[BEGIN]

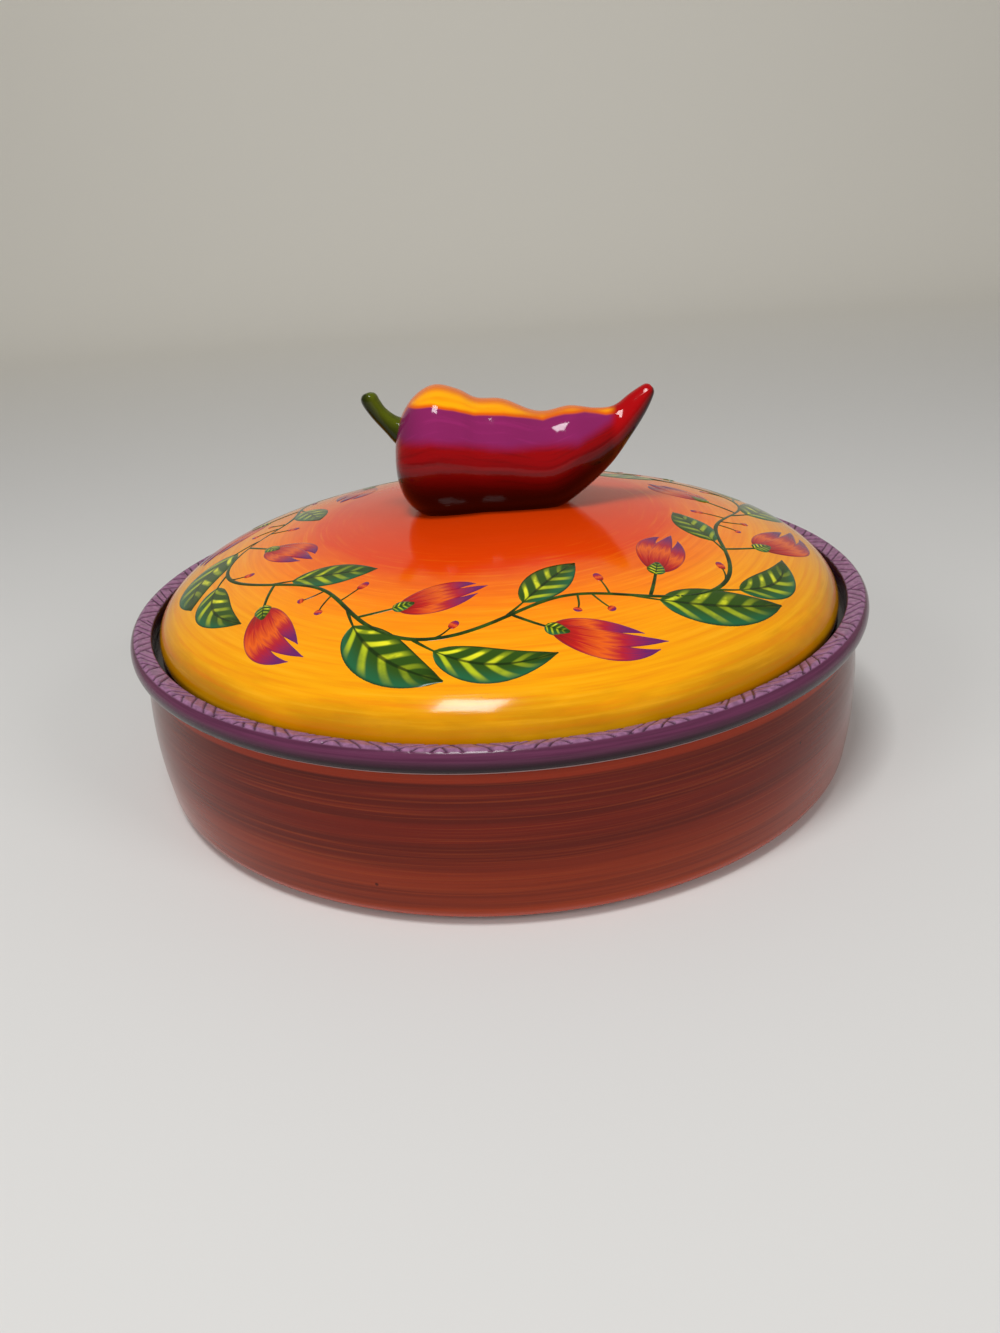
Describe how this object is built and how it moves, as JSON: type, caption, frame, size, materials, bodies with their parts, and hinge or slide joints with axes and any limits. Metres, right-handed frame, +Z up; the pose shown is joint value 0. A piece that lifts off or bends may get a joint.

[END]
[BEGIN]

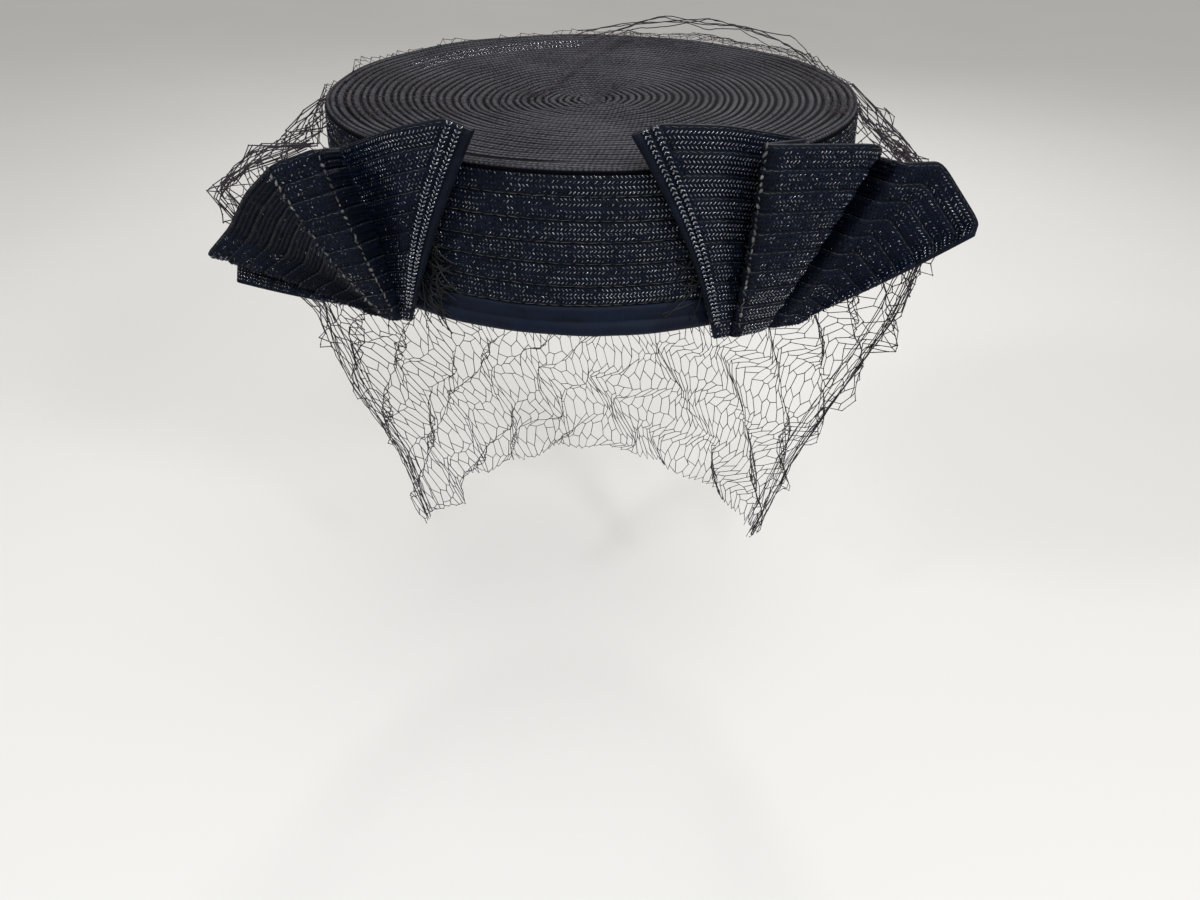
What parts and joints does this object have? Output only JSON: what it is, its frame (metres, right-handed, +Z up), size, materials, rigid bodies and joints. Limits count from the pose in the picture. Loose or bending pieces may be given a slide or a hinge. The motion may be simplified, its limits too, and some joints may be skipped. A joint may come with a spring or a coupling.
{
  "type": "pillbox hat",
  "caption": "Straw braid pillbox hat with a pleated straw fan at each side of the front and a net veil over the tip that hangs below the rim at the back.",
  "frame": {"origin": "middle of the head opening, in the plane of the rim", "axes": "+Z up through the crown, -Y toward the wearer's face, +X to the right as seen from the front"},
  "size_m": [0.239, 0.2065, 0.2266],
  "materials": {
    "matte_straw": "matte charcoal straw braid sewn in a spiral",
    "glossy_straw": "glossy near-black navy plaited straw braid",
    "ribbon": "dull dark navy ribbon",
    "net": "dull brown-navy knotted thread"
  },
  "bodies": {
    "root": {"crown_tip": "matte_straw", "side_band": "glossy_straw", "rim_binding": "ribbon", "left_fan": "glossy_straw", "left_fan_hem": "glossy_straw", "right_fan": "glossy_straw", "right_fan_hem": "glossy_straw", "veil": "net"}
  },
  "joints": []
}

[END]

* WHAT IS EXPECTED:
Select and copy every line of the listing with the word "object".

* TASK RESULT:
Describe how this object is built and how it moves, as JSON: type, caption, frame, size, materials, bodies with their parts, and hinge or slide joints with axes and any limits. Metres, right-handed frame, +Z up; the pose shown is joint value 0. A piece that lifts off or bends may get a joint.
What parts and joints does this object have? Output only JSON: what it is, its frame (metres, right-handed, +Z up), size, materials, rigid bodies and joints. Limits count from the pose in the picture. Loose or bending pieces may be given a slide or a hinge. The motion may be simplified, its limits too, and some joints may be skipped. A joint may come with a spring or a coupling.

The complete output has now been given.